In this post I link to and excerpt from some colon cancer screening resources.
The Colorectal Cancer Risk Assessment Tool was designed for doctors and other health care providers to use with their patients. The tool estimates the risk of colorectal cancer over the next 5 years and the lifetime risk for men and women who are:
- Between the ages of 45 and 85
- Black/African American
- Asian American/Pacific Islander
This tool takes about 5 minutes to complete.
There is not as much data available for blacks/African Americans, Asian Americans/Pacific Islanders, or Hispanics/Latinos. Until researchers complete additional studies to provide more information about these groups, their results may be less accurate. While the tool is not perfect, it can still help doctors and their patients better understand personal risk of colorectal cancer.
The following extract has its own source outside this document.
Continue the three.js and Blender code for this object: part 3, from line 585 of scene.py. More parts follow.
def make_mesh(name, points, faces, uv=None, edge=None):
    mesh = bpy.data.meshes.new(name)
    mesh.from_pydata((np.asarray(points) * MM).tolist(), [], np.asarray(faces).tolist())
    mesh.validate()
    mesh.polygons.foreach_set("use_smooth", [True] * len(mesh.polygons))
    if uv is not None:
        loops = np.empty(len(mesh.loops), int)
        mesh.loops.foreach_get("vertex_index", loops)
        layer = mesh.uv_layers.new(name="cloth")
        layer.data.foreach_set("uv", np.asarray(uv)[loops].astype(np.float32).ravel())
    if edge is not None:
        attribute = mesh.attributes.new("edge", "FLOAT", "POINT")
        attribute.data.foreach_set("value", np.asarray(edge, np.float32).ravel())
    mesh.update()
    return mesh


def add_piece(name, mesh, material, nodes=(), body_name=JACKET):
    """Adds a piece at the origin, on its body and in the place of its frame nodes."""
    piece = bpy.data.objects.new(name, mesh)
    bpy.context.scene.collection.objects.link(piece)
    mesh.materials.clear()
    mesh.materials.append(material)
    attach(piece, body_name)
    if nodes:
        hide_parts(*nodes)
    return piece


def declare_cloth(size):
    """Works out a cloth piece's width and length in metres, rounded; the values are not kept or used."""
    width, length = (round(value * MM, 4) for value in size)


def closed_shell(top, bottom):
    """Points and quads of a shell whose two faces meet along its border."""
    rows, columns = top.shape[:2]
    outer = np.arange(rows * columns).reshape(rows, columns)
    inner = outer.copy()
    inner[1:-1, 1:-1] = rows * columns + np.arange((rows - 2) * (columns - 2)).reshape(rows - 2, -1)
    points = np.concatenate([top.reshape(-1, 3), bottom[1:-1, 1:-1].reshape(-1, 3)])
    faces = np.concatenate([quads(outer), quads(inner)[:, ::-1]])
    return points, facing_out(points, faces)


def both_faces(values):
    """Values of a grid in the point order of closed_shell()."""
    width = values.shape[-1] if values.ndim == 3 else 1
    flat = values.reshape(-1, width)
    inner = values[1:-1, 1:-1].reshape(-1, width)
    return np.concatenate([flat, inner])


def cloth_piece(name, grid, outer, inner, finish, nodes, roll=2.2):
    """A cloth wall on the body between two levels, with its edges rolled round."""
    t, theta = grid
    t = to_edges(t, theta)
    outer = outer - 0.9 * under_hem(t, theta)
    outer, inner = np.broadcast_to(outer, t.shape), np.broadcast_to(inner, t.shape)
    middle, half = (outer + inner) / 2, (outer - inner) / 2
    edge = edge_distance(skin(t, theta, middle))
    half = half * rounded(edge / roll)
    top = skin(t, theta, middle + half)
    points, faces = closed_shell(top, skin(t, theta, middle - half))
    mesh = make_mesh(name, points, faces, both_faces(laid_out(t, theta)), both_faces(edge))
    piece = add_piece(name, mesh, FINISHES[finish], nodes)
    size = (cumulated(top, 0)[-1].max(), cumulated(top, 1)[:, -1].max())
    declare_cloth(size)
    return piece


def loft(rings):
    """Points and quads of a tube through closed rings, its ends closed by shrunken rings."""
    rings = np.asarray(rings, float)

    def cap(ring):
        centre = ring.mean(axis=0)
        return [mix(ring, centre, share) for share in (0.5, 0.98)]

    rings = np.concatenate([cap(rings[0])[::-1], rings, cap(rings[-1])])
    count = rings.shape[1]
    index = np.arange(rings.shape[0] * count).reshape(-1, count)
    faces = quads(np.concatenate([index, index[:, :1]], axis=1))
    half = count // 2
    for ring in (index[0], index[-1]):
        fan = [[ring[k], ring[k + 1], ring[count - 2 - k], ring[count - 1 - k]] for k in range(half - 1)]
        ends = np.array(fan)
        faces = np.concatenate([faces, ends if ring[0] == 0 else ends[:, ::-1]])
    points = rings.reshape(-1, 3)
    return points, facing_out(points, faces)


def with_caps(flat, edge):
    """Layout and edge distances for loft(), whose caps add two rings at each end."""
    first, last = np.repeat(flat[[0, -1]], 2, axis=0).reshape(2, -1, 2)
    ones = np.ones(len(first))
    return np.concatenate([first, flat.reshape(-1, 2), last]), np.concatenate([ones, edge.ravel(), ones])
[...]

This tool does not currently apply to American Indians and Alaska Natives; however, we plan to improve the tool for use by these groups.
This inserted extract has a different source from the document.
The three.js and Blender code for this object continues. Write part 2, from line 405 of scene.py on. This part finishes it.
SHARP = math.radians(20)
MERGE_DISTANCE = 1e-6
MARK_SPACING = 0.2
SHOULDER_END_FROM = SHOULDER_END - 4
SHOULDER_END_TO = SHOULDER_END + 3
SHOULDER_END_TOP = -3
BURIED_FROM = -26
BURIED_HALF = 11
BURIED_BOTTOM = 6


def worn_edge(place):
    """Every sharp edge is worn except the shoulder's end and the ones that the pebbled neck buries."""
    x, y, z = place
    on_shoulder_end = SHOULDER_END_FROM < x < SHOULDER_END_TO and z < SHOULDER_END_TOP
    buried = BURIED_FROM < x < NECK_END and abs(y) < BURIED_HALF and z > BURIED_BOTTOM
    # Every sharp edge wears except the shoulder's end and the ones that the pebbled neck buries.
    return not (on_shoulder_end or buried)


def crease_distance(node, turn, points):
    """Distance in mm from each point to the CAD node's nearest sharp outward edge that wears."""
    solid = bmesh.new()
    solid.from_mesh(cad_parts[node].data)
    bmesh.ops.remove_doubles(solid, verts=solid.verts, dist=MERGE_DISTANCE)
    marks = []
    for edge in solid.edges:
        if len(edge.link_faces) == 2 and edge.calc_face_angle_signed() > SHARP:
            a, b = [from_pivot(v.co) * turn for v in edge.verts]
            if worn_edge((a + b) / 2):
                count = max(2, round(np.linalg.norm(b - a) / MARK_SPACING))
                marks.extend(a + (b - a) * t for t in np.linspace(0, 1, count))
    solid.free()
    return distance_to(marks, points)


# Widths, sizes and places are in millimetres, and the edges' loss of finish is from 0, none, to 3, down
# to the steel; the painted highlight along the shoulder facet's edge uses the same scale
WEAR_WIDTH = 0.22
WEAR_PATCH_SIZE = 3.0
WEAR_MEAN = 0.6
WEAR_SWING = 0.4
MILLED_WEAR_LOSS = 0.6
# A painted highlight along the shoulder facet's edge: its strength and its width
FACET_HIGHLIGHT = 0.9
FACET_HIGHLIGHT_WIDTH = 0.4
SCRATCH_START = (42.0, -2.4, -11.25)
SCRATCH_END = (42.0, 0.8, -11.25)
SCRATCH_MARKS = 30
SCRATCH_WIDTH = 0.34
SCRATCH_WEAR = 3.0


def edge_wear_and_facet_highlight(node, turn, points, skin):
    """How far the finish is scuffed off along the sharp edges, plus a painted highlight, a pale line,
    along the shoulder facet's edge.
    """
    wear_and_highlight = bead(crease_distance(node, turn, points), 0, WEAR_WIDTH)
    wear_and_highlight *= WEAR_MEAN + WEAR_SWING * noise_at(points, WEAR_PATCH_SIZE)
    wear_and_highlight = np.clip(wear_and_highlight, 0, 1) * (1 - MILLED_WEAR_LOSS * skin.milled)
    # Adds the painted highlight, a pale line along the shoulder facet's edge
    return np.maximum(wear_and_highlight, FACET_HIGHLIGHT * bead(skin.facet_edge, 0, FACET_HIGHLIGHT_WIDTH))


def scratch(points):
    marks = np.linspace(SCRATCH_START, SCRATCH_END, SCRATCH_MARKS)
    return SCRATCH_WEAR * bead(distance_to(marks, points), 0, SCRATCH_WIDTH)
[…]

This tool cannot accurately estimate risk of colorectal cancer for people who have the following health conditions:
- Ulcerative colitis
- Crohn disease
- Familial adenomatous polyposis (FAP)
- Hereditary Nonpolyposis Colorectal Cancer (HNPCC), also known as Lynch Syndrome
- Personal history of colorectal cancer
See Current Final Recommendation Statement for Colorectal Cancer: Screening(2016)
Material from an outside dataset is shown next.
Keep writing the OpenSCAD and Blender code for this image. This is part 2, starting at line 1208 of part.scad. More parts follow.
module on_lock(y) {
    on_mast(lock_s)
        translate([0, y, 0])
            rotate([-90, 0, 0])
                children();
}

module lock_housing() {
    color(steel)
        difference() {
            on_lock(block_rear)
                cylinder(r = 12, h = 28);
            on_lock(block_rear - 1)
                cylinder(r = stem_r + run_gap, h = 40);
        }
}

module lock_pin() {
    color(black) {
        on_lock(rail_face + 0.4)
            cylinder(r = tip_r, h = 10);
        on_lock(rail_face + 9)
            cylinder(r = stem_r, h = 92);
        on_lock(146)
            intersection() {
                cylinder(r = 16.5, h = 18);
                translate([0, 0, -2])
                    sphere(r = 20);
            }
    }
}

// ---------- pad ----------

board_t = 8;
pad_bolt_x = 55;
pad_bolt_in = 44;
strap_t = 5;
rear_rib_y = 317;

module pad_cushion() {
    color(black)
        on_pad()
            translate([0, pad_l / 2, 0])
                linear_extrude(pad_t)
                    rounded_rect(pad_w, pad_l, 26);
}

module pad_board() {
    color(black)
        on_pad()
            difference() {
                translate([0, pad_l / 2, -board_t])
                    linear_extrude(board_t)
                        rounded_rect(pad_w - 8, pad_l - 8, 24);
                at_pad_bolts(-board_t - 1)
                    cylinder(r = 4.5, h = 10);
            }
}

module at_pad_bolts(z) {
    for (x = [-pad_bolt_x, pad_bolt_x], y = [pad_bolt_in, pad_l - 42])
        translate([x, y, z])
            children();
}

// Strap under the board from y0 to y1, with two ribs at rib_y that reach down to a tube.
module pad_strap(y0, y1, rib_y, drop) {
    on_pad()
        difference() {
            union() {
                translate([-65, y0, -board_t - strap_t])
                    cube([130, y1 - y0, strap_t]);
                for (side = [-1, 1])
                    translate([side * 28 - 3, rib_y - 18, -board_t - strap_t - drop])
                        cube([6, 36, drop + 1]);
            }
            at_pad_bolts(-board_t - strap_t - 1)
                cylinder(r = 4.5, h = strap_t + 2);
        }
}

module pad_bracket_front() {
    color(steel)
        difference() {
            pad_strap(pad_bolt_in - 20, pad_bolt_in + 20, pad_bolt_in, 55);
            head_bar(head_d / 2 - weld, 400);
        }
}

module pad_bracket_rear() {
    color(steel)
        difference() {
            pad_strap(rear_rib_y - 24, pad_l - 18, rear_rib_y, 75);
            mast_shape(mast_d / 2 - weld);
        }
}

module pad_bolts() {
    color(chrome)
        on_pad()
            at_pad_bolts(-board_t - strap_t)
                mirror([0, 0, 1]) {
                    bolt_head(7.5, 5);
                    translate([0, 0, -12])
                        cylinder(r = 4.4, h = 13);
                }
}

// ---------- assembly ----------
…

What follows is all from the 2020 Draft Recommendation Statement above:
Population Recommendation Grade Adults ages 50 to 75 years The USPSTF recommends screening for colorectal cancer in all adults ages 50 to 75 years. See the “Practice Considerations” section and Table 1 for details about screening strategies. A Adults ages 45 to 49 years The USPSTF recommends screening for colorectal cancer in adults ages 45 to 49 years. See the “Practice Considerations” section and Table 1 for details about screening strategies. B Adults ages 76 to 85 years The USPSTF recommends that clinicians selectively offer screening for colorectal cancer in adults ages 76 to 85 years. Evidence indicates that the net benefit of screening all persons in this age group is small. In determining whether this service is appropriate in individual cases, patients and clinicians should consider the patient’s overall health and prior screening history. C
Assessment of Magnitude of Net Benefit
The USPSTF concludes with high certainty that the net benefit of screening for colorectal cancer in adults ages 50 to 75 years is substantial.
The USPSTF concludes with moderate certainty that the net benefit of screening for colorectal cancer in adults ages 45 to 49 years is moderate.
The USPSTF concludes with moderate certainty that the net benefit of screening for colorectal cancer in adults ages 76 to 85 years who have been previously screened is small. Adults who have never been screened for colorectal cancer are more likely to benefit.